Limitations and When Not to Use This
The paper focuses exclusively on hand pose estimation — it's unclear whether the 3.3x bottleneck and pathway-training deficit generalize to other geometric tasks (3D object detection, depth prediction, segmentation). The linear probe baseline assumes frozen representations are optimal; in practice, end-to-end fine-tuning of the full encoder might outperform this setup, but the paper doesn't explore that comparison. The TOST equivalence test showing convergence across architectures uses relatively loose delta=0.03 bounds and only measures one task; it's possible that with higher precision requirements or out-of-distribution data, the choice of encoder architecture becomes material. Finally, the paper doesn't address failure modes like occlusion, extreme pose angles, or cross-domain generalization, leaving open whether the learned linear head or LoRA adaptations are robust in production conditions.
Research Context
This work sits at the intersection of vision-language model analysis and task-specific adaptation.

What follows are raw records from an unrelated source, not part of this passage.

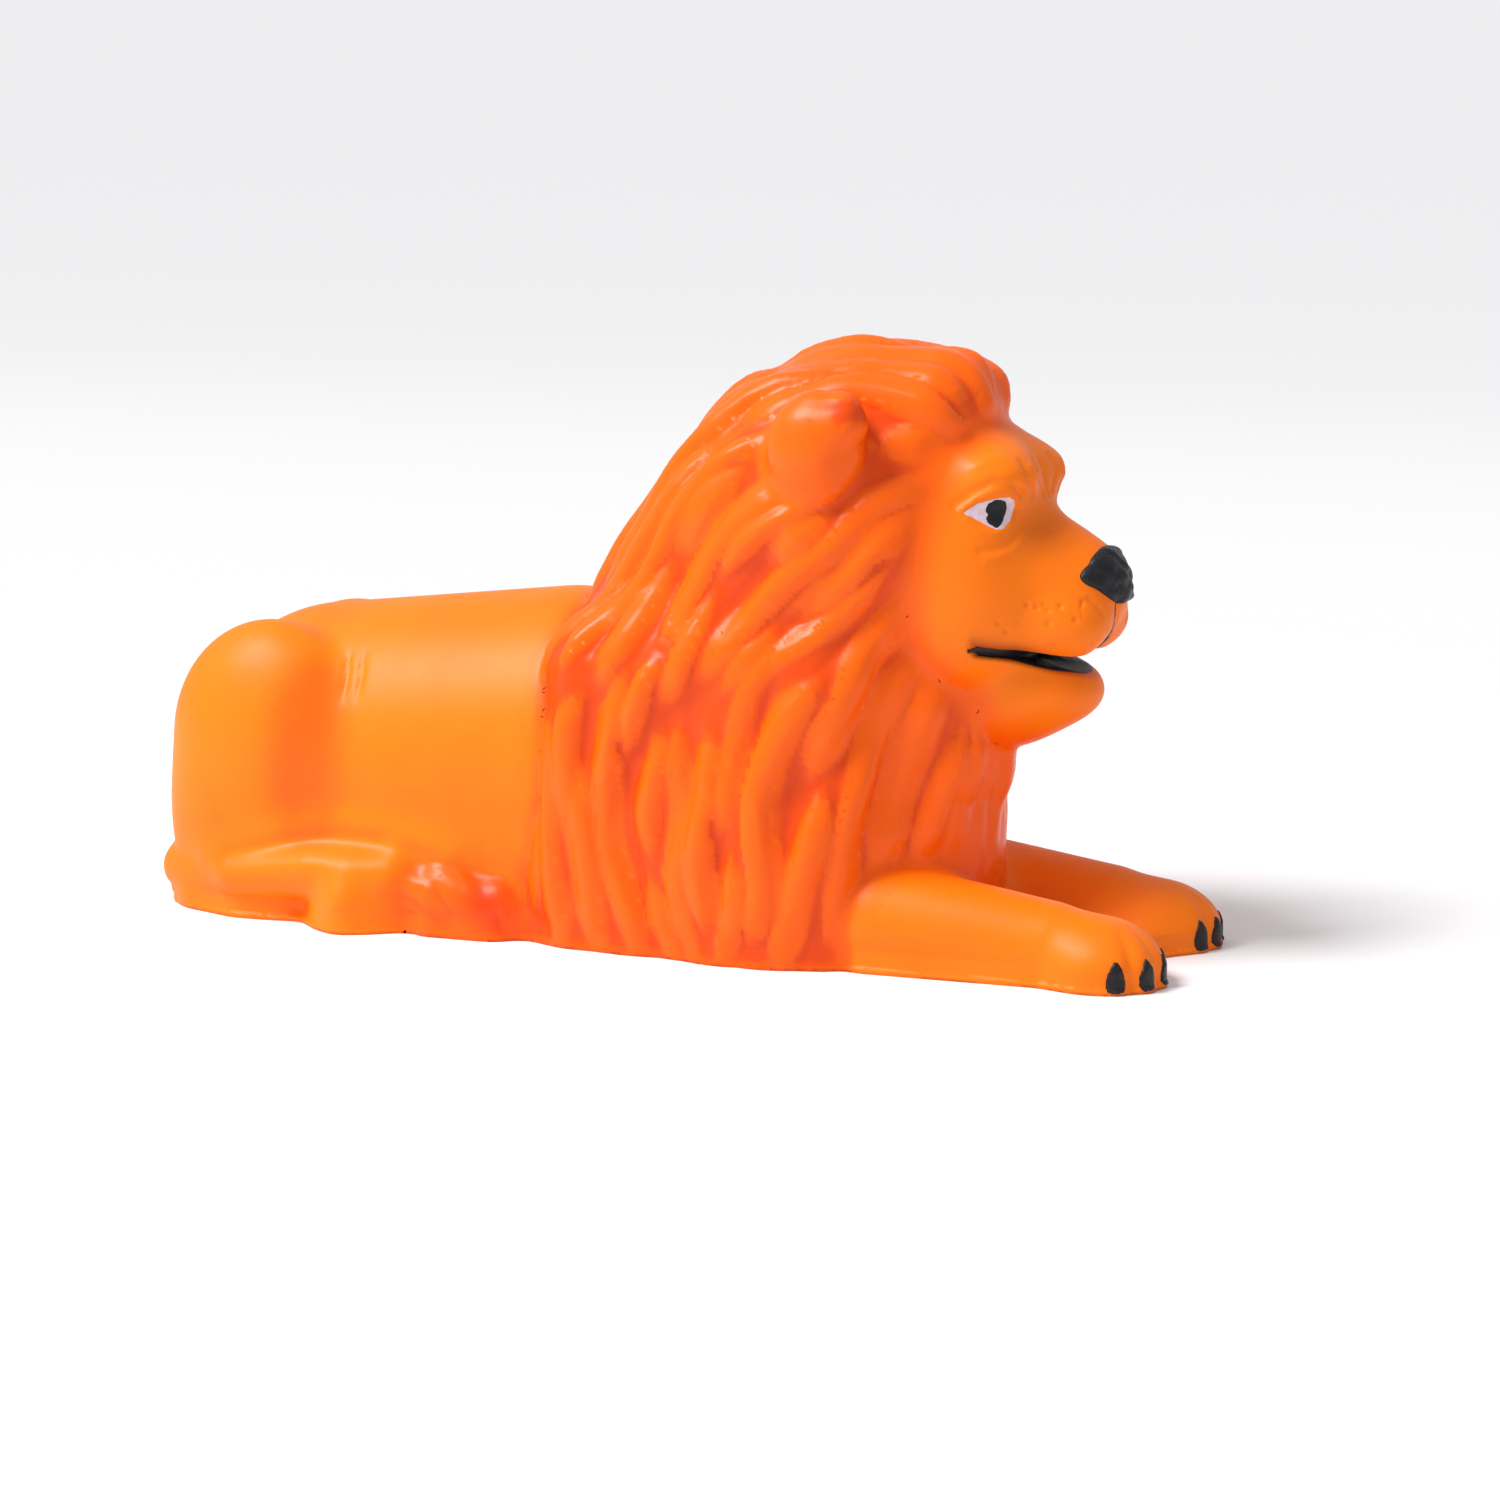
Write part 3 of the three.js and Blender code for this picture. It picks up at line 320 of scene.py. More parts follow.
def bodyField(p):
    t, h, f, s = trunkForm, hindForm, foreForm, skinMarks
    low = s["lipReach"] * smoothStep(s["lipHeight"] * 1.4, s["lipHeight"] * 0.6, p[2])
    p = (p[0], p[1], np.maximum(p[2], wallTop))
    q = (p[0], -np.abs(p[1]), p[2])
    skin = limb(p, [t["rump"], t["shoulder"]], t["widthShare"])
    skin = join(skin, block(p, *t["belly"]), blends["soft"])
    hind = join(ball(q, *h["haunch"]), ball(q, *h["thigh"]), blends["soft"])
    hind = join(hind, limb(q, h["foot"]), blends["fold"])
    hind = join(hind, ball(q, *h["toeBall"]), blends["fold"])
    skin = join(skin, hind, blends["crisp"])
    skin = join(skin, limb(p, tailForm["path"]), blends["crisp"])
    skin = join(skin, limb(p, headForm["neck"]), blends["soft"])
    skin = join(skin, limb(p, headForm["chestCore"]), blends["soft"])
    fore = join(limb(q, f["leg"]), ball(q, *f["paw"]), blends["crisp"])
    fore = join(fore, block(p, *f["web"]), blends["soft"])
    skin = join(skin, fore, blends["soft"])
    skin = join(skin, faceField(p, q), blends["fold"])
    return carve(skin, mouthField(p, skin), 0.7) + pressedBy(p, q) - low


def coatField(p, q):
    f = maneForm
    coat = join(block(p, *f["block"]), limb(q, f["flare"]), blends["fold"])
    coat = join(coat, ball(q, *f["bulge"]), blends["fold"])
    coat = join(coat, limb(p, f["crown"], f["crownWidthShare"]), blends["wide"])
    coat = join(coat, limb(p, f["forelock"], f["forelockWidthShare"]), blends["fold"])
    coat = join(coat, limb(p, f["chest"], f["chestWidthShare"]), blends["soft"])
    return coat + f["hairDepth"]


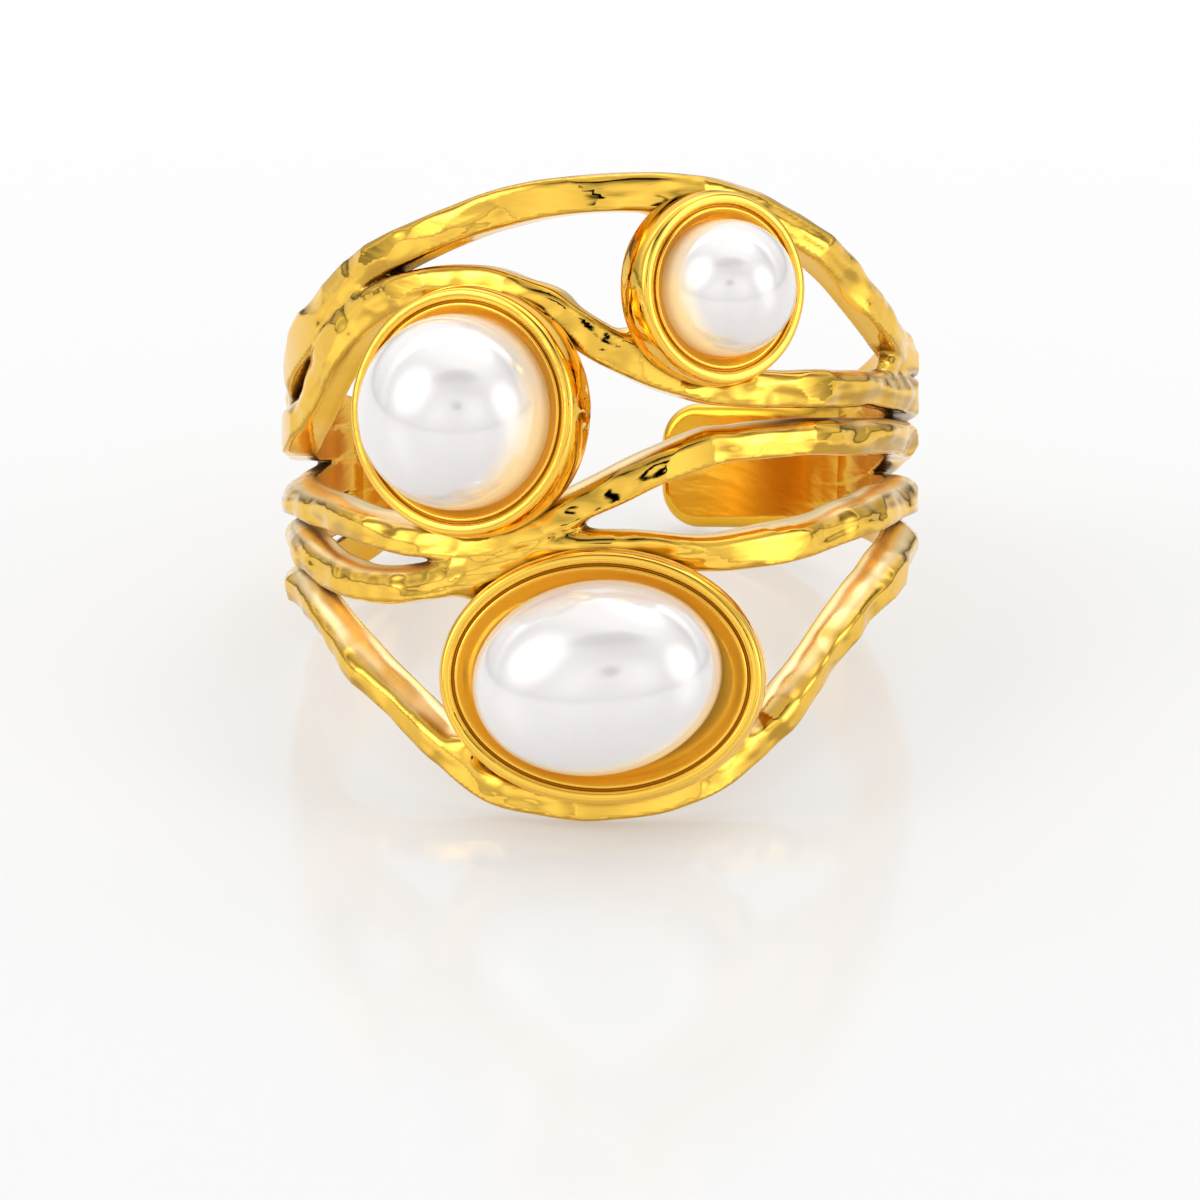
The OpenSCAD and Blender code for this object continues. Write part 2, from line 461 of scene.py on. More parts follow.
    def face_depth(self, along: np.ndarray, across: np.ndarray, angle: np.ndarray) -> np.ndarray:
        """Height of the hammered outer face above the finger.

        Args:
            along: Places along the strip.
            across: Places across the strip, from its middle.
            angle: Degrees round the finger.

        Returns:
            The distances from the finger to the face.
        """
        face = np.full(np.shape(along), FAR)
        for place, depth, slope, tilt in self.facets:
            gap = along - place
            flat = self.thickness + depth + slope * gap + tilt * across
            flat = flat + self.flatness * gap * gap / (2 * self.outer_radius)
            near = np.abs(gap) < self.facet_reach
            face = np.where(near, soft_min(face, flat, self.facet_blend), face)
        crown = self.crown * (2 * across / self.width) ** 2
        face = face + self.dents(along, across) - self.ridge_drop(across, angle)
        lean = self.shift * np.sin(np.radians(angle))
        sink = self.sink_depth * ease(np.abs(angle), *self.outer_sink)
        return np.clip(face - crown + lean - sink, self.thinnest, self.thickest)


# How the strips differ, from the top one to the bottom one.
# Columns: column of ROUTES, width, thickness, chamfer of the upper edge, how far the face moves out towards
# the right and in towards the left, seed of the hammer marks.
STRIPS = (
    (1, 1.20, 1.13, 0.12, -0.10, 11),
    (2, 1.16, 1.15, 0.12, -0.04, 23),
    (3, 1.14, 1.13, 0.28, 0.04, 35),
    (4, 1.16, 1.12, 0.26, 0.06, 47),
    (5, 1.26, 1.12, 0.48, 0.08, 59),
)


# Solder between strips and cups, a lump a row.
# Columns: angle, height, half its length, half its height, level of its top, how uneven it is.
SOLDER = (
    (-49.0, 5.35, 0.55, 0.50, 0.85, 0.02),
    (-92.0, 1.75, 1.60, 0.35, 0.80, 0.02),
    (73.0, 3.30, 0.90, 0.40, 0.85, 0.02),
    (81.0, 3.15, 1.20, 0.40, 0.90, 0.02),
    (-12.5, 5.20, 1.10, 0.42, 1.14, 0.04),
    (-7.0, -1.75, 0.70, 0.40, 1.02, 0.02),
    (-12.0, -2.05, 1.20, 0.50, 1.06, 0.02),
    (-20.0, -2.45, 1.20, 0.55, 1.06, 0.025),
    (-26.0, -2.75, 0.90, 0.40, 1.00, 0.02),
    (-23.0, -3.50, 0.60, 0.40, 1.02, 0.02),
    (13.5, 7.95, 0.80, 0.45, 1.10, 0.04),
    (7.5, 4.00, 0.65, 0.45, 1.08, 0.04),
    (6.0, -3.30, 0.80, 0.40, 1.05, 0.04),
    (-24.5, -8.35, 0.75, 0.45, 1.05, 0.05),
    (24.0, -8.10, 0.75, 0.45, 1.05, 0.05),
)


@dataclass(frozen=True)
class Solder:
    """The lumps of solder that join strips and cups.

    A wave's two numbers are how fast it runs along the band and up it, in radians a millimetre.
    """

    finger: Finger = field(default_factory=Finger)
    half_depth: float = 0.55
    lowest: float = 0.35
    slow_wave: tuple[float, float] = (3.1, 1.7)
    quick_wave: tuple[float, float] = (1.3, 5.3)
    quick_share: float = 0.6

    def distance(self, angle: np.ndarray, height: np.ndarray, depth: np.ndarray) -> np.ndarray:
        """Measure roughly how far points are from the solder's skin.

        Args:
            angle: Degrees round the finger.
            height: Heights along the finger.
            depth: Distances out from the finger.

        Returns:
            Signed distances in millimetres, negative inside the metal.
        """
        nearest = np.full(np.shape(angle), FAR)
        for place, middle, length, width, top, uneven in SOLDER:
            along = (angle - place) * self.finger.arc
            up = height - middle
            slow = np.sin(along * self.slow_wave[0] + up * self.slow_wave[1] + place)
            quick = np.cos(up * self.quick_wave[1] - along * self.quick_wave[0] + middle)
            wave = slow + self.quick_share * quick
            level = depth - (top - self.half_depth) - uneven * wave
            reach = np.sqrt((along / length) ** 2 + (up / width) ** 2 + (level / self.half_depth) ** 2)
            nearest = np.minimum(nearest, (reach - 1) * min(length, width, self.half_depth))
        return np.maximum(nearest, self.lowest - depth)


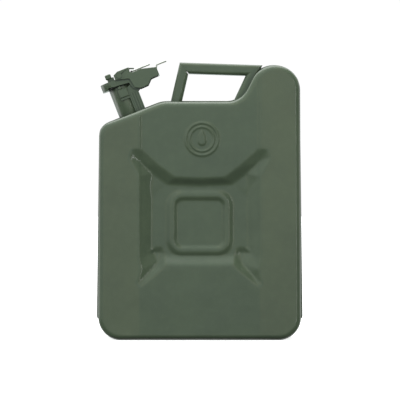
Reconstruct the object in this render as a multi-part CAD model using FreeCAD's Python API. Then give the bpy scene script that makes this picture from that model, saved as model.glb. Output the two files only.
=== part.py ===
import FreeCAD, Part
import math
import os

# A 10 litre pressed-steel fuel can with one handle and a cam-lever closure, in millimetres.
# +Z is up, -Y is the front face, +X points to the air pocket. The origin is the middle of the base.

V = FreeCAD.Vector

# ---- body ------------------------------------------------------------------------------------
BODY_HEIGHT = 367.8          # base to the top of the air pocket
BODY_DEPTH = 135.0           # front face to rear face
HALF_WIDTH_LOW = 135.8       # half the width at the base
SIDE_LEAN = 1.6              # each side leans in by this much from base to top
HALF_WIDTH_HIGH = HALF_WIDTH_LOW - SIDE_LEAN
SHEET = 1.0                  # steel sheet
POCKET_RISE = 48.8           # the air pocket stands this much above the deck
DECK_HEIGHT = BODY_HEIGHT - POCKET_RISE
BASE_CORNER_R = 31.0
POCKET_R = 33.5              # crown of the air pocket
FLANK_ANGLE = 63.4           # slope of the air pocket's flank
FLANK_FOOT_R = 30.6          # where the flank runs into the deck
KNEE_X = -50.3               # where the deck bends down to the shoulder
KNEE_R = 40.0
SHOULDER_ANGLE = 21.4        # slope of the shoulder, and the neck's tilt
SHOULDER_CORNER_R = 20.0
FACE_EDGE_R = 7.0            # rounding between a face and the side wall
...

It builds on prior work showing that pre-trained encoders contain rich, task-relevant information (e.g., CLIP, BLIP) but extends that observation to reveal a decoding asymmetry — visual features are more informative than text outputs can be. The paper implicitly critiques the trend toward scaling up language models for all tasks; instead, it suggests that for geometric or quantitative outputs, hybrid approaches (frozen encoder + learned task head) are more sample-efficient. This connects to broader findings in mechanistic interpretability about the gap between what models learn and what they express, and opens a research direction: characterizing which task families suffer from pathway-training deficits and designing encoders or decoders specifically to close them. The equivalence of accuracy across architectures also relates to lottery ticket and mode connectivity literature, hinting that neural networks have high-dimensional symmetries in solution space.